Mr. Phipps was a longtime member of the Pleasant Valley Country Club in Sutton, where he was on the board of directors and served as tournament chairman. He celebrated his second hole-in-one there at age 82.
In 1950, he established Phipps Insurance Agency, which is now run by his son, and in 1975 he served as president of a New England organization of independent insurance agents. That year, he arranged for Ronald Reagan to speak to the group at its convention in Boston and drove the future president back to Logan Airport.
Mr. Phipps was 85 when the Hopkinton Chamber of Commerce honored him as its man of the year.
“Paul was the consummate gentleman who never sought notoriety and he was truly one of Hopkinton’s first sons.” said Tim Kilduff of the 26.2 Foundation, formerly the Hopkinton Athletic Association.

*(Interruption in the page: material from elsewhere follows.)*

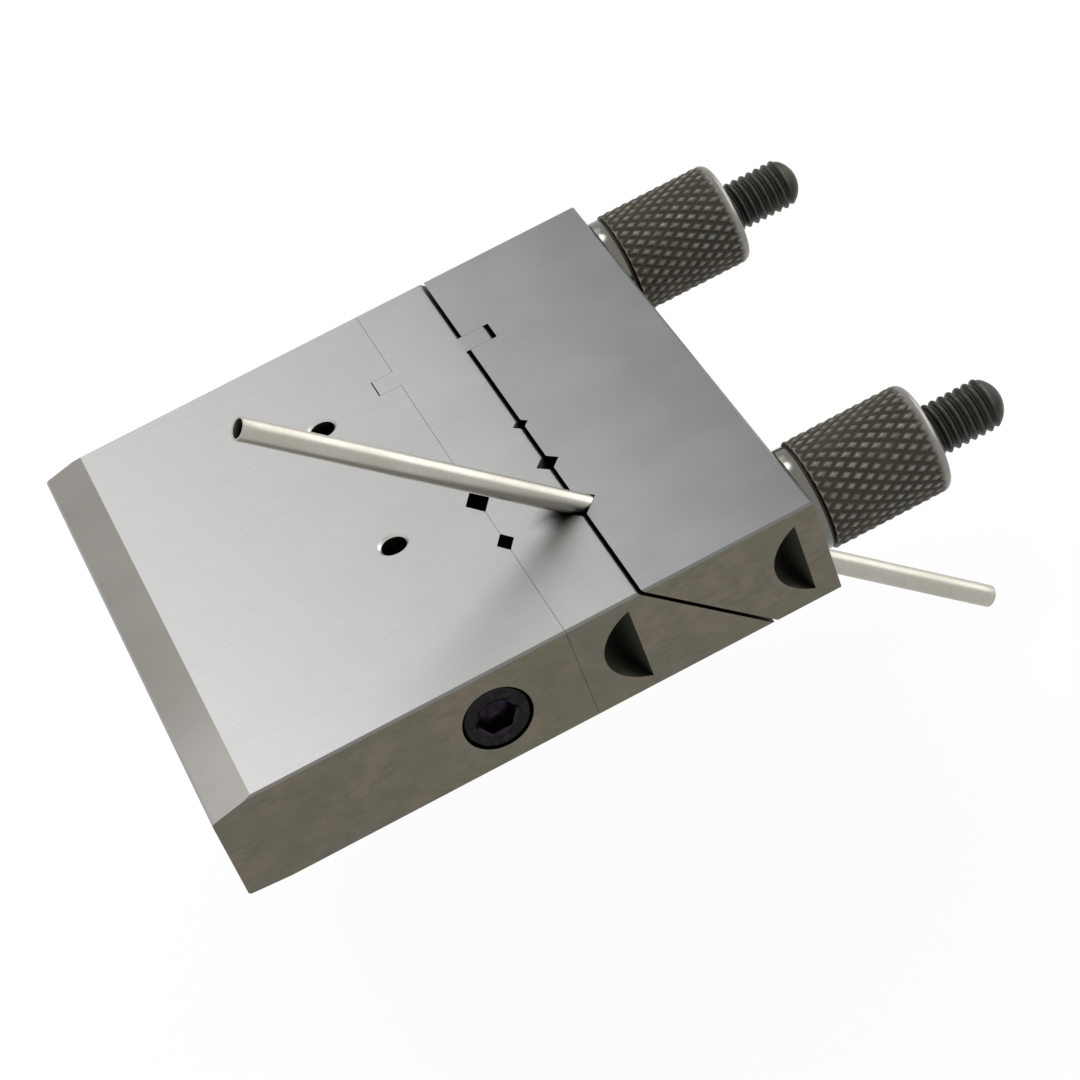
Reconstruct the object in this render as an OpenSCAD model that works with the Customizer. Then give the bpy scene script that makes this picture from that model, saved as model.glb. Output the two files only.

Through the Kiwanis Club, Mr. Phipps and his wife once escorted a young girl who was suffering from encephalitis to Walt Disney World with her family.
“Long after she passed away, my Dad sent cards and ice cream money to the family, whom they often visited,” Robert said.
In addition to his wife and son, Mr. Phipps leaves another son, Richard of Levittown, N.Y.; six grandchildren; and three great-grandchildren.
A service has been held and Mr. Phipps was buried with military honors in Evergreen Cemetery in Hopkinton.
“Paul was a doer, never jealous or envious of anyone,” his wife said. “The day we were married, the day he came home from the war, and the day our first son, Rob, was born were the happiest days of my life.”